|Measurement||framed: 104.6 x 98 cm; Unframed: 92 cm x 75 cm|
|Physical description||oil on canvas|
|Location||Main Bld: First World War Gallery: Western Front 1916|
Nicholas, Hilda Rix
|Place made||Australia: New South Wales, Sydney, Mosman|
First World War, 1914-1918
Item copyright: AWM Licensed copyright
'The First World War left indelible scars on Hilda Rix Nicholas's psyche and her painting 'A man' is imbued with that experience. Rix Nicholas chose a returned serviceman as the model for 'A man'. But this painting is no mere studio portrait of a stereotypical soldier. 'A man' is a very sensuous rendition in which the act of painting becomes the act of dressing her lost husband who was killed in action in 1916. There is a tactile quality to the brushstrokes which lovingly create pockets, buttons, pouches for ammunition and creases in the sleeve. 'A man' depicts both a named and unnamed ANZAC hero.
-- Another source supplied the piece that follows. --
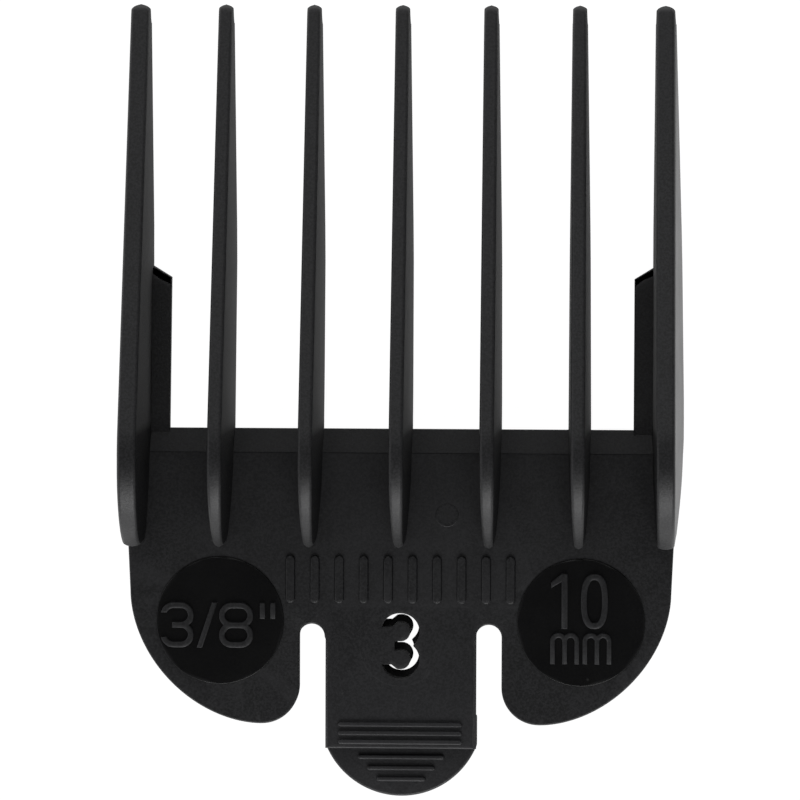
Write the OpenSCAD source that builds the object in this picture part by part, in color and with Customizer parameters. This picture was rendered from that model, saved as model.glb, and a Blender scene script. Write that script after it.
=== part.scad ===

There is a feeling, also, that the soldier's outer 'skin'; his tin helmet, webbing, ammunition pouches and rifle may ultimately fail as protective armour on the battlefield. The figure is framed by turbulent skies, and this suggests his extremely tenuous hold on survival and the ultimate frailty of humans, irrespective of their battle dress. This is a portrayal of vulnerability as much as it is of strength.' [Text paraphrased from a paper by Catherine Speck, not cited or dated].